429 F2d 35 Souza v. E Craven
429 F.2d 35
Martin Guerrero SOUZA, Petitioner-Appellant,
Walter E. CRAVEN, Warden, Respondent-Appellee.
United States Court of Appeals, Ninth Circuit.
June 1, 1970.
Martin Guerrero Souza in pro per. Rosalie Souza, Gonzales, Cal., for appellant.
Thomas C. Lynch, Atty. Gen. of California, Lawrence Mansir, Deputy Atty. Gen., San Francisco, Cal., for appellee.
Before HAMLIN, ELY and CARTER, Circuit Judges.
HAMLIN, Circuit Judge.
Martin Guerrero Souza, appellant herein, was convicted in a California state court for two counts of violation of section 11501, California Health and Safety Code-- sale of heroin. His conviction was affirmed by the Court of Appeal, First Appellate District, in an unreported opinion, and the California Supreme Court declined to review. His petition for a writ of habeas corpus in the United States District Court for the Northern District of California was denied, and he filed a timely appeal to this court.
Petitioner makes three contentions. First, he contends that entrapment was established as a matter of law. Second, he claims that the prosecution made knowing use of perjured testimony at his trial. Third, he claims that allowing the informer-agent to testify as to statements made by petitioner in the course of the sale violated petitioner's Fifth and Sixth Amendment rights.
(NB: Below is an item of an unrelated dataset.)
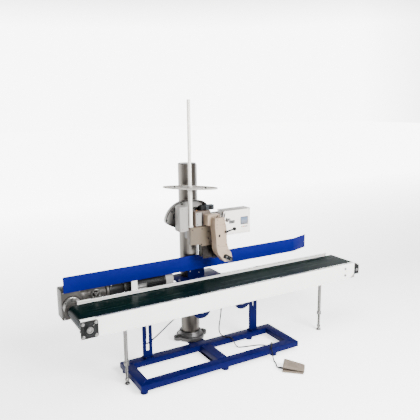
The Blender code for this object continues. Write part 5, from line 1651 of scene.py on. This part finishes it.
def build_guard():
    """Open-fronted cover: a back plate, a rolled rim and its black edging."""
    low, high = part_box("belt_guard")
    sheet = 0.0016
    guard = Piece("belt_cover", "head")
    holes = [arc(MOTOR_PULLEY[:2], 0.01, 0, 348.75, 31), arc(MAIN_PULLEY[:2], 0.012, 0, 348.75, 31)]
    guard.add(slab("XZ", [guard_line(0.0)] + holes, high.y - sheet, high.y, 0.0004), "guard_grey")
    guard.add(slab("XZ", [guard_line(0.0), guard_line(sheet)], low.y + 0.0012, high.y - sheet, 0.0003),
              "guard_grey")
    outline = guard_line(0.0011)
    edge = []
    for (x, z), (next_x, next_z) in zip(outline, outline[1:] + outline[:1]):
        pieces = max(1, int(math.hypot(next_x - x, next_z - z) / 0.012))
        for i in range(pieces):
            edge.append((x + (next_x - x) * i / pieces, low.y + 0.0016, z + (next_z - z) * i / pieces))
    guard.add(tube(edge, 0.0023, 10, closed=True), "black_rubber")
    for x, z in ((-0.15, 0.885), (-0.08, 0.925), (0.062, 0.905), (-0.185, 0.835)):
        guard.add(lathe([(0.0, 0.005), (0.0006, 0.005), (0.0006, 0.0034), (0.0022, 0.0028)],
                        (x, high.y - sheet, z), -Y, 24, 0.0003), "dark_steel")
        guard.bolt((x, high.y, z), Y, 0.004, "zinc")
    guard.finish("belt_guard", slot="light_grey")


def build_sewing_motor():
    """Pressed cover with upright facets, on a motor body that the belt side shows."""
    low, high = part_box("sewing_motor")
    case = Piece("head_motor", "head")
    ridge = low.x + 0.033
    outline = [(low.x, high.y - 0.014), (low.x, low.y + 0.008), (low.x + 0.004, low.y + 0.0005),
               (ridge, low.y + 0.0005), (high.x, low.y + 0.012), (high.x, high.y - 0.014)]
    case.add(slab("XY", [outline], low.z, high.z, 0.0026, 3), "light_grey")
    case.add(block((low.x + 0.003, high.y - 0.0155, low.z + 0.003),
                   (high.x - 0.003, high.y, high.z - 0.003), 0.002), "black_plastic")
    face = high.x
    for i in range(9):
        z = low.z + 0.03 + 0.0115 * i
        case.add(block((face - 0.0008, low.y + 0.024, z), (face + 0.0006, high.y - 0.022, z + 0.005), 0.0005),
                 "black_plastic")
    for z in (low.z + 0.014, high.z - 0.014):
        case.screw((low.x + 0.0002, high.y - 0.022, z), -X, 0.0026, "dark_steel")
        case.screw((ridge - 0.014, low.y + 0.0007, z), -Y, 0.0024, "dark_steel")
    case.finish("sewing_motor", slot="light_grey")


def build_control_box():
    low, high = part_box("control_box")
    front = low.y
    case = Piece("control_cabinet", "head")
    door = 0.016
    case.add(block((low.x, front + door + 0.001, low.z), high, 0.0026, 3), "box_white")
    case.add(block((low.x + 0.0015, front + door - 0.001, low.z + 0.0015),
                   (high.x - 0.0015, front + door + 0.002, high.z - 0.0015), 0.0004), "black_rubber")
    case.add(block((low.x, front + 0.0006, low.z), (high.x, front + door, high.z), 0.0034, 4), "box_white")
    case.add(block((low.x - 0.0015, front - 0.001, high.z - 0.0016),
                   (high.x + 0.0015, high.y + 0.001, high.z + 0.001), 0.001, 2), "light_grey")
    frame_low = Vector((0.336, front - 0.0006, 0.749))
    frame_high = Vector((0.394, front + 0.0016, 0.8))
    case.add(block(frame_low, frame_high, 0.001, 3), "black_plastic")
    case.add(block((0.34, front - 0.001, 0.7535), (0.39, front + 0.0012, 0.796), 0.0003), "screen")
    for i, material in enumerate(("signal_green", "signal_red", "grey_plastic", "grey_plastic")):
        x = 0.3455 + 0.013 * i
        case.add(lathe([(0.0, 0.0046), (0.0012, 0.0046), (0.0012, 0.0036), (0.003, 0.0034)],
                       (x, front + 0.0008, 0.734), -Y, 28, 0.0003), material)
    case.add(block((0.248, front - 0.0004, 0.7655), (0.29, front + 0.0012, 0.785), 0.0006), "grey_plastic")
    for i in range(3):
        x = 0.256 + 0.013 * i
        socket = [(0.0, 0.0052), (0.0016, 0.0052), (0.0016, 0.0036), (0.0006, 0.0034)]
        case.add(lathe(socket, (x, front - 0.0002, 0.7752), -Y, 28, 0.0003), "zinc")
    for x in (low.x + 0.01, high.x - 0.01):
        for z in (low.z + 0.01, high.z - 0.01):
            case.screw((x, front + 0.0008, z), -Y, 0.0028, "zinc")
    for z in (low.z + 0.03, high.z - 0.03):
        hinge = [(z - 0.014, 0.0028), (z + 0.014, 0.0028)]
        case.add(lathe(hinge, (low.x + 0.0016, front + door + 0.0005, 0.0), Z, 20, 0.0006), "zinc")
    for x in (0.25, 0.3, 0.35):
        gland = [(0.0, 0.009), (0.005, 0.009)]
        case.add(lathe(gland, (x, -0.058, low.z + 0.0002), -Z, 6, 0.0006), "black_plastic")
        case.add(lathe([(0.0048, 0.0076), (0.011, 0.0062), (0.0112, 0.004)], (x, -0.058, low.z), -Z, 24,
                       0.0005), "black_plastic")
    for i in range(7):
        z = low.z + 0.04 + 0.009 * i
        case.add(block((high.x - 0.0008, -0.076, z), (high.x + 0.0005, -0.036, z + 0.0036), 0.0004),
                 "black_plastic")
    case.finish("control_box", slot="white_paint")


TRAY_TURN = -math.pi / 4
TRAY_HALF = (0.172, 0.062)
TRAY_FLOOR = 1.033
CONE_REACH = 0.098        # from the rod to each cone's seat


def tray_ring(x, y, inset, count=80):
    """The tray's oval outline, drawn in by inset."""
    points = []
    for i in range(count):
        angle = 2 * math.pi * i / count
        along = (TRAY_HALF[0] - inset) * math.cos(angle)
        across = (TRAY_HALF[1] - inset) * math.sin(angle)
        points.append((x + along * math.cos(TRAY_TURN) - across * math.sin(TRAY_TURN),
                       y + along * math.sin(TRAY_TURN) + across * math.cos(TRAY_TURN)))
    return points


def build_thread_rod():
    low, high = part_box("thread_rod")
    x, y = (low.x + high.x) / 2, (low.y + high.y) / 2
    rod = Piece("thread_stand", "head")
    profile = [(low.z, 0.0148), (low.z + 0.0085, 0.0148), (low.z + 0.0098, 0.0135), (low.z + 0.01, 0.0123),
               (1.012, 0.0123), (1.014, 0.0104), (high.z - 0.004, 0.0104), (high.z - 0.0012, 0.0092),
               (high.z, 0.0062)]
    rod.add(lathe(profile, (x, y, 0.0), Z, 36, 0.0005), "rod_white")
    rod.screw((x, y - 0.0146, low.z + 0.005), -Y, 0.002, "dark_steel")
    rod.finish("thread_rod", slot="white_paint")


def build_thread_tray():
    low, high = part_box("thread_rod")
    x, y = (low.x + high.x) / 2, (low.y + high.y) / 2
    floor = TRAY_FLOOR
    bottom = floor - 0.002
    rim_top = floor + 0.006
    tray = Piece("cone_tray", "head")
    hole = arc((x, y), 0.017, 0, 348.75, 31)
    tray.add(slab("XY", [tray_ring(x, y, 0.0006), hole], bottom, floor, 0.0003), "tray_paint")
    rim = [tray_ring(x, y, 0.0002), tray_ring(x, y, 0.002)]
    tray.add(slab("XY", rim, floor - 0.001, rim_top - 0.001, 0.0003), "tray_paint")
    bead = [(across, along, rim_top - 0.0013) for across, along in tray_ring(x, y, 0.0012)]
    tray.add(tube(bead, 0.0013, 10, closed=True), "tray_paint")
    hub = [(floor - 0.014, 0.0108), (floor - 0.014, 0.0172), (bottom, 0.0178), (floor + 0.011, 0.0172),
           (floor + 0.012, 0.015), (floor + 0.012, 0.0108)]
    tray.add(lathe(hub, (x, y, 0.0), Z, 40, 0.0006, closed=True), "tray_paint")
    for side in (-1.0, 1.0):
        reach = side * CONE_REACH
        centre = (x + reach * math.cos(TRAY_TURN), y + reach * math.sin(TRAY_TURN))
        outer = arc(centre, 0.027, 0, 352.5, 47)
        inner = arc(centre, 0.0245, 0, 352.5, 47)
        tray.add(slab("XY", [outer, inner], floor - 0.0004, floor + 0.0014, 0.0004), "tray_paint")
        tray.add(lathe([(floor - 0.001, 0.006), (floor + 0.0012, 0.0055), (floor + 0.008, 0.0036),
                        (floor + 0.011, 0.0015)], (*centre, 0.0), Z, 24, 0.0004), "black_plastic")
    tray.screw((x + 0.012, y - 0.012, floor - 0.0075), Vector((1.0, -1.0, 0.0)), 0.003, "dark_steel")
    tray.finish("thread_tray", slot="clear_tray")


BUTTON_AXIS = (0.078, 0.901)       # x and z


def build_switch():
    low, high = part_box("switch_box")
    case = shaped("run_switch_box", "head", "switch_box", "grey_plastic", 0.0022, 3, 40.0)
    x, z = BUTTON_AXIS
    bezel = [(-low.y - 0.0004, 0.0086), (-low.y - 0.0004, 0.0112), (-low.y + 0.0014, 0.0108),
             (-low.y + 0.0014, 0.0086)]
    case.add(lathe(bezel, (x, 0.0, z), -Y, 40, 0.0004, closed=True), "black_plastic")
    for x in (low.x + 0.006, high.x - 0.006):
        for z in (low.z + 0.006, high.z - 0.006):
            case.screw((x, low.y + 0.0003, z), -Y, 0.0018, "zinc")
    case.add(block((low.x - 0.034, -0.153, 0.8853), (low.x - 0.004, -0.123, 0.917), 0.005, 4),
             "black_plastic")
    case.add(lathe([(0.0, 0.007), (0.005, 0.007)], (low.x + 0.0005, -0.1375, 0.9), -X, 28, 0.0006),
             "black_plastic")
    case.finish("switch_box", slot="dark_steel")


def build_switch_button():
    low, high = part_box("switch_button")
    x, z = BUTTON_AXIS
    button = Piece("run_button", "switch_button")
    cap = [(-high.y, 0.0072), (-low.y - 0.0014, 0.0074), (-low.y - 0.0003, 0.006), (-low.y - 0.0006, 0.003)]
    button.add(lathe(cap, (x, 0.0, z), -Y, 40, 0.0004), "black_plastic")
    button.finish("switch_button", slot="black_iron")


# ---------------------------------------------------------------- foot switch

PEDAL_PLACE = (0.3463, -0.7527)
PEDAL_ANGLE = math.radians(137.0)
PEDAL_RUN = 0.122
PEDAL_HALF = 0.041


def on_pedal(form):
    """Move a form from the pedal's own axes (length, width, height) to its place on the floor."""
    place = Matrix.Translation((*PEDAL_PLACE, 0.0)) @ Matrix.Rotation(PEDAL_ANGLE, 4, "Z")
    bmesh.ops.transform(form, matrix=place, verts=form.verts)
    return form


def build_pedal():
    base = Piece("pedal_foot", "base")
    base.add(on_pedal(block((0.0, -PEDAL_HALF, 0.0022), (PEDAL_RUN, PEDAL_HALF, 0.0128), 0.003, 4)),
             "pedal_case")
    for x in (0.014, PEDAL_RUN - 0.014):
        for y in (-PEDAL_HALF + 0.013, PEDAL_HALF - 0.013):
            pad = lathe([(0.0, 0.008), (0.0026, 0.009)], (x, y, 0.0), Z, 28, 0.0005)
            base.add(on_pedal(pad), "black_rubber")
    base.add(on_pedal(lathe([(-PEDAL_HALF + 0.007, 0.0042), (PEDAL_HALF - 0.007, 0.0042)],
                            (0.0, 0.0, 0.0121), Y, 24, 0.0006)), "zinc")
    base.finish("pedal_base", slot="pedal_beige")
    treadle = shaped("pedal_top", "pedal_treadle", "pedal_treadle", "pedal_case", 0.0028, 4, 22.0)
    start = Vector((0.014, 0.0, 0.0288))
    end = Vector((PEDAL_RUN - 0.016, 0.0, 0.0487))
    tilt = math.atan2(end.z - start.z, end.x - start.x)
    ribs = 9
    for i in range(ribs):
        spot = start.lerp(end, (i + 0.5) / ribs)
        form = block((-0.002, -PEDAL_HALF + 0.009, -0.0008), (0.002, PEDAL_HALF - 0.009, 0.0012), 0.0007)
        bmesh.ops.transform(form, matrix=Matrix.Translation(spot) @ Matrix.Rotation(-tilt, 4, "Y"),
                            verts=form.verts)
        treadle.add(on_pedal(form), "pedal_case")
    treadle.finish("pedal_treadle", slot="pedal_beige")


# ---------------------------------------------------------------- assembly

def build_all():
    build_frame()
    build_posts()
    build_column()
    build_rack()
    build_column_foot()
    build_beams()
    build_belt()
    build_rollers()
    build_drive_bearing()
    build_gearbox()
    build_variator()
    build_speed_wheel()
    build_motor()
    build_guide()
    build_legs()
    build_junction_box()
    build_carriage()
    build_lift_crank()
    build_bed()
    build_bed_cover()
    build_needle_plate()
    build_feed_dog()
    build_looper()
    build_slot_shade_sheet()
    build_rear_housing()
    build_arm()
    build_needle_bar()
    build_presser_foot()
    build_presser_lever()
    build_tension_knob()
    build_pulley("motor_pulley", "motor_drive_pulley", MOTOR_PULLEY, 0.005, 0)
    build_pulley("head_pulley", "main_shaft_pulley", MAIN_PULLEY, 0.007, 5)
    build_drive_belt()
    build_guard()
    build_sewing_motor()
    build_control_box()
    build_thread_rod()
    build_thread_tray()
    build_switch()
    build_switch_button()
    build_pedal()
    add_cables()


make_materials()
add_camera()
add_world()
add_floor()
add_light("key", (0.9, -3.5, 2.4), (0.1, -0.2, 0.5), (1.8, 2.2), 620.0)
add_light("fill", (-3.4, -2.2, 1.6), (-0.2, -0.2, 0.5), (0.7, 2.4), 14.0)
add_light("top", (0.0, -0.4, 4.2), (0.0, -0.3, 0.3), (4.5, 3.0), 260.0)
build_all()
The district court had before it, as do we, the record of petitioner's state court trial. This record clearly establishes that the question of entrapment was disputed and was properly submitted to the jury which found against appellant. This court has said in Enciso v. United States, 370 F.2d 749 (9th Cir. 1967), that the defense of entrapment can be established as a matter of law only where the evidence is substantially undisputed.
An examination of the record discloses no support for appellant's second contention that there was knowing use of perjured testimony. The district judge in his order denying appellant's petition said,
'After consideration of the controlling cases, after review of the testimony alleged by the petitioner to constitute perjury, and after review of the entire record, including transcripts of the grand jury and trial testimony, this Court is unable to find any basis for a finding that the testimony of which petitioner complains was in fact perjured, or that it in any way tainted the trial.'
We agree with that statement.
Appellant's third contention was answered in Hoffa v. United States,385 U.S. 293, 87 S.Ct. 408, 17 L.Ed.2d 374 (1966).